### WHAT TO PRODUCE
Print every record below exactly as written.

### DATA EXTRACT

|---|

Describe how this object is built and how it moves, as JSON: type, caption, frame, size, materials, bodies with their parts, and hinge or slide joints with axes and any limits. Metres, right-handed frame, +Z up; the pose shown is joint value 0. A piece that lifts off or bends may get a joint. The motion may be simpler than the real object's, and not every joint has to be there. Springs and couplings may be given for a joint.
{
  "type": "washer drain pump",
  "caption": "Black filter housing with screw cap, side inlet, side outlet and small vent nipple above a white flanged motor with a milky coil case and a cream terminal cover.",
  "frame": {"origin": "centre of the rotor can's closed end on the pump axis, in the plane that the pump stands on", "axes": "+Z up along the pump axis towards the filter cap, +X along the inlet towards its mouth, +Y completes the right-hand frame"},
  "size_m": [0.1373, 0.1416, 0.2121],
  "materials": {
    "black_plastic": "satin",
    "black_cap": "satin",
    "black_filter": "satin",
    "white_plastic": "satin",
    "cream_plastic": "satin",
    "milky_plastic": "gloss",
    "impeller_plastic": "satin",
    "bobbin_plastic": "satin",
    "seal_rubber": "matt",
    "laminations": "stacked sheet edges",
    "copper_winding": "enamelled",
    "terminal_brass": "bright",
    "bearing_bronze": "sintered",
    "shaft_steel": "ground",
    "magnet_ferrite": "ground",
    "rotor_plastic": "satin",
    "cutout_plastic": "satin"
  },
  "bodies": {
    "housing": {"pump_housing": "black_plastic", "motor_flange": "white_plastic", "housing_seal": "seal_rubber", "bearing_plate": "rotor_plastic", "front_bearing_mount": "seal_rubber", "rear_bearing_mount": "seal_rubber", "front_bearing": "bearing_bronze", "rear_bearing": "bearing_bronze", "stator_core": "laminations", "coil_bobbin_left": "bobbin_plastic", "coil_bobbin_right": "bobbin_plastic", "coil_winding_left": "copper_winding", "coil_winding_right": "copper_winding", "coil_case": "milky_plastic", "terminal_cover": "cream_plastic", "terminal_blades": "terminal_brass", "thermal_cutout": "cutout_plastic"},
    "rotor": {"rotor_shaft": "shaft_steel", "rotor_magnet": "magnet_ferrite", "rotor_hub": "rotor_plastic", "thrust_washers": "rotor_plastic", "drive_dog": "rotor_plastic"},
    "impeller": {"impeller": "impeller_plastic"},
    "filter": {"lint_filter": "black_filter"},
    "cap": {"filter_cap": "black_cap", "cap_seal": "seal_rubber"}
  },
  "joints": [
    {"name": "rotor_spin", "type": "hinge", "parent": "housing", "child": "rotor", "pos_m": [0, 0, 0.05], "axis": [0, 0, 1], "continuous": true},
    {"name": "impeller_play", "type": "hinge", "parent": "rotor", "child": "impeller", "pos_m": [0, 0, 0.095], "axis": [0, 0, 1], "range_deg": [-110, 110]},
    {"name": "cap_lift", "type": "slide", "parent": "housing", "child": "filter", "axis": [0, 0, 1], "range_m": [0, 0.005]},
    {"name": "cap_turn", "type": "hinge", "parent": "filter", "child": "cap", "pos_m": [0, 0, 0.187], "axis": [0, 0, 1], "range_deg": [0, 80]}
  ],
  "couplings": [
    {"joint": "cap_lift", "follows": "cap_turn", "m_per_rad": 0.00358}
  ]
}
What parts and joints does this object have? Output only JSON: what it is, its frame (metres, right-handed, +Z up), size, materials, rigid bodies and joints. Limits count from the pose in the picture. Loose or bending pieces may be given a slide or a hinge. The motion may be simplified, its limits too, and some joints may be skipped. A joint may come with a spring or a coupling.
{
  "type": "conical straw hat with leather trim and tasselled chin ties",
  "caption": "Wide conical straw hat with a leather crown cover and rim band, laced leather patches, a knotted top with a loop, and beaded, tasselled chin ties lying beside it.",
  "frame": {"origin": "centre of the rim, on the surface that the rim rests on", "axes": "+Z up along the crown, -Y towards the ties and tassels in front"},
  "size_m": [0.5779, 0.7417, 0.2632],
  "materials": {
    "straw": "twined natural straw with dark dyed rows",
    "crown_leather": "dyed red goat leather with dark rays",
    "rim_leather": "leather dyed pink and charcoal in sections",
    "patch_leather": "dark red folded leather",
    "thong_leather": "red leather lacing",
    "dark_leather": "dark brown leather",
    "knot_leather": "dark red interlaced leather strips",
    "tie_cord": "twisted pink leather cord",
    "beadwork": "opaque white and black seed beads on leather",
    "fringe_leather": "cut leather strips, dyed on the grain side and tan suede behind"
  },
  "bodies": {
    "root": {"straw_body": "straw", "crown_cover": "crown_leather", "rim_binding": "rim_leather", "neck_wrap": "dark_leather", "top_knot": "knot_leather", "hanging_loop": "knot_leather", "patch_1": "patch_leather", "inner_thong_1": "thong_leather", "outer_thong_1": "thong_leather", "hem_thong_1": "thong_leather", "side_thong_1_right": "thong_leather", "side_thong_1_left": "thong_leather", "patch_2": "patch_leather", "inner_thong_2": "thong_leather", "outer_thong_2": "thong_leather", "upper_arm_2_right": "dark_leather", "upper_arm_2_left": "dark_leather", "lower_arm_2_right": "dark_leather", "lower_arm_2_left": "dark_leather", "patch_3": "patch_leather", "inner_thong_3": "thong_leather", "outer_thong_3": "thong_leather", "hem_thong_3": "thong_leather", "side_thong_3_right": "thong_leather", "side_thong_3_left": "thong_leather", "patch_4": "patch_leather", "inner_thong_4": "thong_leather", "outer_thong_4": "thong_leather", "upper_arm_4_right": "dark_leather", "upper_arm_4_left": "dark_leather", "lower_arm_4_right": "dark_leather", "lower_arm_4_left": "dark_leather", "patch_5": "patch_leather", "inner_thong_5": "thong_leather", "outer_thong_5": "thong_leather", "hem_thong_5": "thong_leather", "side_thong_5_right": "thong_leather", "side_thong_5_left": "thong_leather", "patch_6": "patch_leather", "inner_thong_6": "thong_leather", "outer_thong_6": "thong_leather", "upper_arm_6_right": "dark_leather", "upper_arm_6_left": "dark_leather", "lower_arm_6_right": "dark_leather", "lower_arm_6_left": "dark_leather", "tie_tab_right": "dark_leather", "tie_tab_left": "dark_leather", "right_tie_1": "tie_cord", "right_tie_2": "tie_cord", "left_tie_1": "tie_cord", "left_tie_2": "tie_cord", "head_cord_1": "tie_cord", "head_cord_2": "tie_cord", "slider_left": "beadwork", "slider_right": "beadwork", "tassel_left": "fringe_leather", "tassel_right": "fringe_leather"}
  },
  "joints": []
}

|---|

### WRITTEN ANSWER
Describe how this object is built and how it moves, as JSON: type, caption, frame, size, materials, bodies with their parts, and hinge or slide joints with axes and any limits. Metres, right-handed frame, +Z up; the pose shown is joint value 0. A piece that lifts off or bends may get a joint. The motion may be simpler than the real object's, and not every joint has to be there. Springs and couplings may be given for a joint.
{
  "type": "washer drain pump",
  "caption": "Black filter housing with screw cap, side inlet, side outlet and small vent nipple above a white flanged motor with a milky coil case and a cream terminal cover.",
  "frame": {"origin": "centre of the rotor can's closed end on the pump axis, in the plane that the pump stands on", "axes": "+Z up along the pump axis towards the filter cap, +X along the inlet towards its mouth, +Y completes the right-hand frame"},
  "size_m": [0.1373, 0.1416, 0.2121],
  "materials": {
    "black_plastic": "satin",
    "black_cap": "satin",
    "black_filter": "satin",
    "white_plastic": "satin",
    "cream_plastic": "satin",
    "milky_plastic": "gloss",
    "impeller_plastic": "satin",
    "bobbin_plastic": "satin",
    "seal_rubber": "matt",
    "laminations": "stacked sheet edges",
    "copper_winding": "enamelled",
    "terminal_brass": "bright",
    "bearing_bronze": "sintered",
    "shaft_steel": "ground",
    "magnet_ferrite": "ground",
    "rotor_plastic": "satin",
    "cutout_plastic": "satin"
  },
  "bodies": {
    "housing": {"pump_housing": "black_plastic", "motor_flange": "white_plastic", "housing_seal": "seal_rubber", "bearing_plate": "rotor_plastic", "front_bearing_mount": "seal_rubber", "rear_bearing_mount": "seal_rubber", "front_bearing": "bearing_bronze", "rear_bearing": "bearing_bronze", "stator_core": "laminations", "coil_bobbin_left": "bobbin_plastic", "coil_bobbin_right": "bobbin_plastic", "coil_winding_left": "copper_winding", "coil_winding_right": "copper_winding", "coil_case": "milky_plastic", "terminal_cover": "cream_plastic", "terminal_blades": "terminal_brass", "thermal_cutout": "cutout_plastic"},
    "rotor": {"rotor_shaft": "shaft_steel", "rotor_magnet": "magnet_ferrite", "rotor_hub": "rotor_plastic", "thrust_washers": "rotor_plastic", "drive_dog": "rotor_plastic"},
    "impeller": {"impeller": "impeller_plastic"},
    "filter": {"lint_filter": "black_filter"},
    "cap": {"filter_cap": "black_cap", "cap_seal": "seal_rubber"}
  },
  "joints": [
    {"name": "rotor_spin", "type": "hinge", "parent": "housing", "child": "rotor", "pos_m": [0, 0, 0.05], "axis": [0, 0, 1], "continuous": true},
    {"name": "impeller_play", "type": "hinge", "parent": "rotor", "child": "impeller", "pos_m": [0, 0, 0.095], "axis": [0, 0, 1], "range_deg": [-110, 110]},
    {"name": "cap_lift", "type": "slide", "parent": "housing", "child": "filter", "axis": [0, 0, 1], "range_m": [0, 0.005]},
    {"name": "cap_turn", "type": "hinge", "parent": "filter", "child": "cap", "pos_m": [0, 0, 0.187], "axis": [0, 0, 1], "range_deg": [0, 80]}
  ],
  "couplings": [
    {"joint": "cap_lift", "follows": "cap_turn", "m_per_rad": 0.00358}
  ]
}
What parts and joints does this object have? Output only JSON: what it is, its frame (metres, right-handed, +Z up), size, materials, rigid bodies and joints. Limits count from the pose in the picture. Loose or bending pieces may be given a slide or a hinge. The motion may be simplified, its limits too, and some joints may be skipped. A joint may come with a spring or a coupling.
{
  "type": "conical straw hat with leather trim and tasselled chin ties",
  "caption": "Wide conical straw hat with a leather crown cover and rim band, laced leather patches, a knotted top with a loop, and beaded, tasselled chin ties lying beside it.",
  "frame": {"origin": "centre of the rim, on the surface that the rim rests on", "axes": "+Z up along the crown, -Y towards the ties and tassels in front"},
  "size_m": [0.5779, 0.7417, 0.2632],
  "materials": {
    "straw": "twined natural straw with dark dyed rows",
    "crown_leather": "dyed red goat leather with dark rays",
    "rim_leather": "leather dyed pink and charcoal in sections",
    "patch_leather": "dark red folded leather",
    "thong_leather": "red leather lacing",
    "dark_leather": "dark brown leather",
    "knot_leather": "dark red interlaced leather strips",
    "tie_cord": "twisted pink leather cord",
    "beadwork": "opaque white and black seed beads on leather",
    "fringe_leather": "cut leather strips, dyed on the grain side and tan suede behind"
  },
  "bodies": {
    "root": {"straw_body": "straw", "crown_cover": "crown_leather", "rim_binding": "rim_leather", "neck_wrap": "dark_leather", "top_knot": "knot_leather", "hanging_loop": "knot_leather", "patch_1": "patch_leather", "inner_thong_1": "thong_leather", "outer_thong_1": "thong_leather", "hem_thong_1": "thong_leather", "side_thong_1_right": "thong_leather", "side_thong_1_left": "thong_leather", "patch_2": "patch_leather", "inner_thong_2": "thong_leather", "outer_thong_2": "thong_leather", "upper_arm_2_right": "dark_leather", "upper_arm_2_left": "dark_leather", "lower_arm_2_right": "dark_leather", "lower_arm_2_left": "dark_leather", "patch_3": "patch_leather", "inner_thong_3": "thong_leather", "outer_thong_3": "thong_leather", "hem_thong_3": "thong_leather", "side_thong_3_right": "thong_leather", "side_thong_3_left": "thong_leather", "patch_4": "patch_leather", "inner_thong_4": "thong_leather", "outer_thong_4": "thong_leather", "upper_arm_4_right": "dark_leather", "upper_arm_4_left": "dark_leather", "lower_arm_4_right": "dark_leather", "lower_arm_4_left": "dark_leather", "patch_5": "patch_leather", "inner_thong_5": "thong_leather", "outer_thong_5": "thong_leather", "hem_thong_5": "thong_leather", "side_thong_5_right": "thong_leather", "side_thong_5_left": "thong_leather", "patch_6": "patch_leather", "inner_thong_6": "thong_leather", "outer_thong_6": "thong_leather", "upper_arm_6_right": "dark_leather", "upper_arm_6_left": "dark_leather", "lower_arm_6_right": "dark_leather", "lower_arm_6_left": "dark_leather", "tie_tab_right": "dark_leather", "tie_tab_left": "dark_leather", "right_tie_1": "tie_cord", "right_tie_2": "tie_cord", "left_tie_1": "tie_cord", "left_tie_2": "tie_cord", "head_cord_1": "tie_cord", "head_cord_2": "tie_cord", "slider_left": "beadwork", "slider_right": "beadwork", "tassel_left": "fringe_leather", "tassel_right": "fringe_leather"}
  },
  "joints": []
}